The cross entails sacrifice, too.  There is no getting around this.  Christianity has been criticized and rejected by many as an "unnatural" religion, a life that denies living, a negation and not an affirmation.  Jesus never tried to make it look easy.  The principles he taught cut across the grain of human nature: lose your life in order to find it; be poor in spirit if you want to be happy; mourn if you want to rejoice; take the last place if you want the first.  The corn of wheat must first fall into the ground and die if it is ever to produce anything.
What we must not forget is that he traveled this road before us. He himself endured a cross and thought nothing of its shame:--not because he had a particular liking for self-denial and suffering but "because of the joy he knew would follow his suffering.  Think constantly of him enduring all that sinful men could say against him, and you will not lose your purpose or your courage. 

Here is a poem she learned in college and what she says about it.

A few lines I learned while a student in college have come back to my mind, beckoning me when more immediate rewards were attracting my attention:

I heard him call "Come follow."
That was all.
My gold grew dim, my soul went after him.
Who would not follow
If they heard him call?
 by Elisabeth Elliot

Sometimes when we are called by Christ to do a certain thing, and we know some will not understand, we must follow his bidding.  He has a purpose for the future and the people involved that we cannot see.  We may or may not see the reason to take up such a cross.  What we can do is TRUST HIM, for he has the bigger picture in mind.
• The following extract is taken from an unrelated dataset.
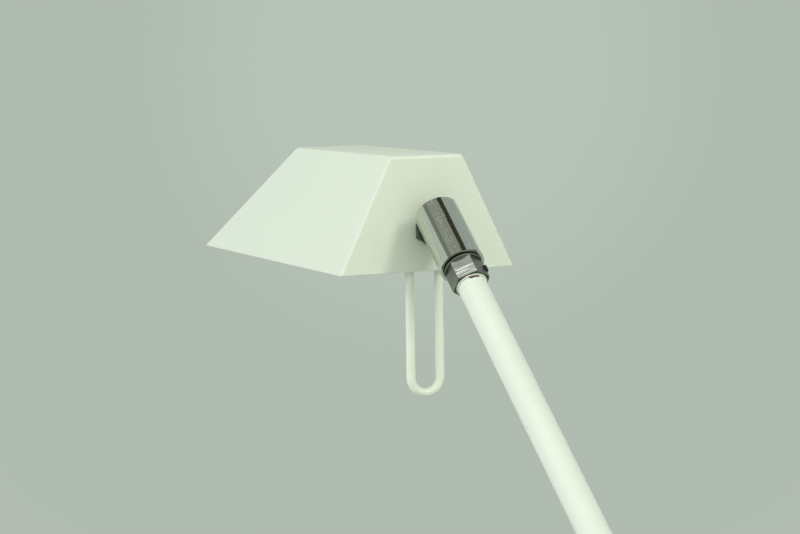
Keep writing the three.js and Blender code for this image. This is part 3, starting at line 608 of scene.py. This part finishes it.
def shade_skin():
    """The outer skin, run on below the rim so that the rim can be trimmed flat."""
    slope = (SHADE["width"] - SHADE["top_width"]) / 2 / SHADE["height"]
    far_slope = (SHADE["length"] - SHADE["top_length"]) / SHADE["height"]
    bm = bmesh.new()
    rows = []
    for z in (-6.0, SHADE["height"]):
        half = SHADE["width"] / 2 - slope * z
        far = -SHADE["length"] + far_slope * z
        corners = ((0, -half), (0, half), (far, half), (far, -half))
        rows.append([bm.verts.new((x, y, z)) for x, y in corners])
    for k in range(4):
        n = (k + 1) % 4
        bm.faces.new((rows[0][k], rows[0][n], rows[1][n], rows[1][k]))
    bm.faces.new(rows[1])
    bmesh.ops.recalc_face_normals(bm, faces=bm.faces)
    folds = [edge for edge in bm.edges if len(edge.link_faces) == 2]
    bmesh.ops.bevel(
        bm, geom=folds, offset=FOLD, segments=6, profile=0.5, affect="EDGES", clamp_overlap=True
    )
    return bm


def shade_shell():
    """The skin thickened inwards to the sheet, and cut off level at the rim."""
    blank = linked("skin", shade_skin())
    solidify = blank.modifiers.new("sheet", "SOLIDIFY")
    solidify.thickness = SHEET
    solidify.offset = -1
    solidify.use_even_offset = True
    bm = bmesh.new()
    bm.from_mesh(applied(blank))
    bpy.data.objects.remove(blank)
    everything = bm.verts[:] + bm.edges[:] + bm.faces[:]
    trimmed = bmesh.ops.bisect_plane(
        bm, geom=everything, plane_co=(0, 0, 0), plane_no=(0, 0, 1), clear_inner=True
    )
    rim = [g for g in trimmed["geom_cut"] if isinstance(g, bmesh.types.BMEdge)]
    bmesh.ops.bridge_loops(bm, edges=rim)
    return bm


piece_of(
    "shade_shell",
    ON_SHADE,
    "shade",
    shade_shell(),
    ("DIFFERENCE", turned_in(5.3, -10, 10, "X", (0, 0, (PIVOT.z - FOOT.z) / MM))),
    round_edges=0.35,
    angle=50,
)

# ---------------------------------------------------------------- loop handle

LOOP = {"x": -6.5, "spacing": 18.0, "bottom": -72.0, "wire": 2.5, "top": 11.5}
half_loop = LOOP["spacing"] / 2
loop_centre = Vector((LOOP["x"], 0, LOOP["bottom"] + LOOP["wire"] + half_loop))
loop_route = [
    Vector((LOOP["x"], half_loop, LOOP["top"])),
    *arc(loop_centre, half_loop, SIDE, UP, 0, -math.pi, 40),
    Vector((LOOP["x"], -half_loop, LOOP["top"])),
]
finish(
    "loop_handle_wire",
    swept(loop_route, LOOP["wire"], 32),
    ON_SHADE,
    "loop_handle",
    material=LIGHTENED_LOOP_ENAMEL,
    round_edges=0.3,
    angle=60,
)

# ---------------------------------------------------------------- knuckle and coupling

SLEEVE = {"radius": 12.5, "bore": 11.0, "length": 42.0, "slot": 3.7, "slot_end": 22.0}
FORK_SCREW = 31.5  # down the arm to the fork's grub screw


def tube(bore, radius, low, high, sides):
    return revolved([(bore, low), (radius, low), (radius, high), (bore, high)], sides)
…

We are but a piece of that picture, if we humbly hear his Call and Follow.   "Taking up the cross", as Elizabeth said, involves sacrifices that we may never have even thought of.  Thanks be to Jesus Christ our strength comes from him to accomplish these things asked of us.

Friday, January 29, 2016


Today I was reading a book that was suggested to me sometime back.  I have read it before and lined, highlighted, and circled areas that pertained to me.
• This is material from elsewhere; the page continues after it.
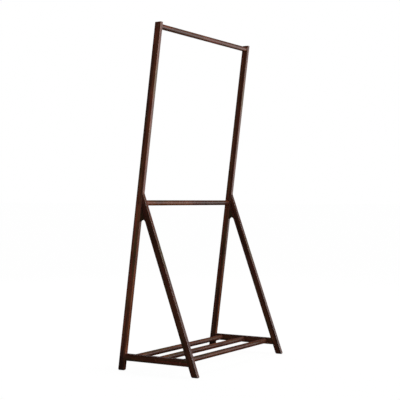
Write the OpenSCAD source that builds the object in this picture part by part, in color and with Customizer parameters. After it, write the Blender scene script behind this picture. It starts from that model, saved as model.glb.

In my 65 years I have gone through many circumstances that I considered good and bad.  One of the key things that have caused me problems is assumptions and resentment.
Looking at someone else's actions or non-actions I have assumed certain things about them.  I did not wait on the Lord to show me the truth, but listened to others who thought the same as myself.  I believe we call this "self-righteousness." 
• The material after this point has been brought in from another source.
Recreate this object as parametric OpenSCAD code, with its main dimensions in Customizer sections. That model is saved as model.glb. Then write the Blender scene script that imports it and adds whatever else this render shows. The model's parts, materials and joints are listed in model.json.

Through certain trials in my life the Lord showed me how we all assume things by what we see or hear ourselves or from others.  We then act on those assumptions.  We become resentful of our lives or the people in them.  We can become angry, resentful, etc.

One thing I know is the Lord put these people and circumstances in my life to teach me.  Granted I have created some of these problems myself.  But God is always able to teach me when I am willing to listen TO HIM.  He did not forsake me even in my sin. 

If you read your Bible you will see over and over how sinful we all are and how many in the Bible did the same things as we do.  We can learn from that if we are willing, and do not continually think we have to be the right one.  Maybe we should ask the Lord-show "ME"  if I am wrong.
Below is a quote from the Book I read.

Finding God's Path through your Trials-by Elizabeth George
Page 113-114-quotes from

Resent:  Instead of getting onboard and marching forward into the trial in front of us, we resent the roles others play in our difficulty.  Although God is absolutely sovereign in our lives, we mistakenly think others have contributed to our coming to this particular place of pain and suffering. 
But God has a grand plan for our trials.
Resentment is a growth killer.
It is easier to resent our husbands, our job or his job, our children and the trials having them brings each day, or our singleness than it is to face our trials head-on.  It is easier to feel bitter about our in-laws, our parents, our bosses ( and on and on the list of resentees goes) than to grow up out of this immature practice. 
God is at work in life through people--with all their quirks and irritations, with all their shortcomings and sinful behavior.

Over the years I have come to learn that God's plan is for us to be servants to others, not ourselves.  I hope this helps someone today to go forward and not retreat from their trials.